What about Apple products? You will see lots of sales on last year’s iPhones and iPads, or you can pick up prior models for a fraction of the cost of the new ones, but is it worth it? With Apple it’s not so much is it worth it, but more that you know what the life span of your device will be based on their update schedule. Unlike Android, Apple created an update system that eventually completely phases out hardware — ultimately, at some point you will not be able to update your device and it will be relegated to the junk pile.
If you’re looking at iOS devices, everything from the iPhone 4s and even the iPad 2 are viable options depending on what you want to do.
You could go back to the iPhone 4, but the 4s had some updates that will help it last a little longer for you. Even with the impressive sales numbers that the iPhone 5s placed, it may still be difficult to find deals on the just replaced iPhone 5, you may have your best luck finding a deal on a 4s.
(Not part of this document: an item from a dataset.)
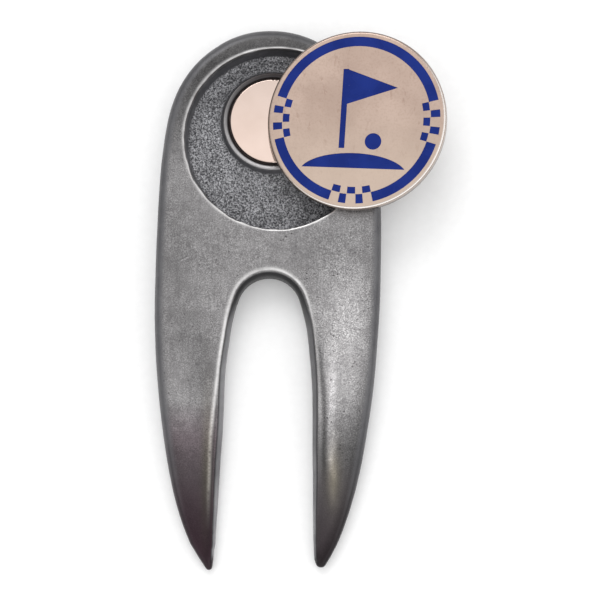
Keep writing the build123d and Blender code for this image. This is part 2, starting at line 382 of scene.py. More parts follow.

I said iPad 2 even though it’s technically a little behind on the update schedule, but it’s still relevant. I currently use an iPad 2, and even with the updates to iOS7+ it still works fine. The only place that I am starting to see some lag is in some of the games, but seeing as I really don’t play a lot of graphically heavy games, it’s really a non-issue for me.
If you’ve been to Apple’s website, you will also see that you can purchase an iPad 2, but then the next option is the newest iPad Air. I actually just ordered mine, so expect an update and comparison between the two in the next couple weeks.
The bottom line is that in any device that you are considering should still be dependent on your needs from the device. If you get a chance to get hands on, demo your potential buys and see what you think personally.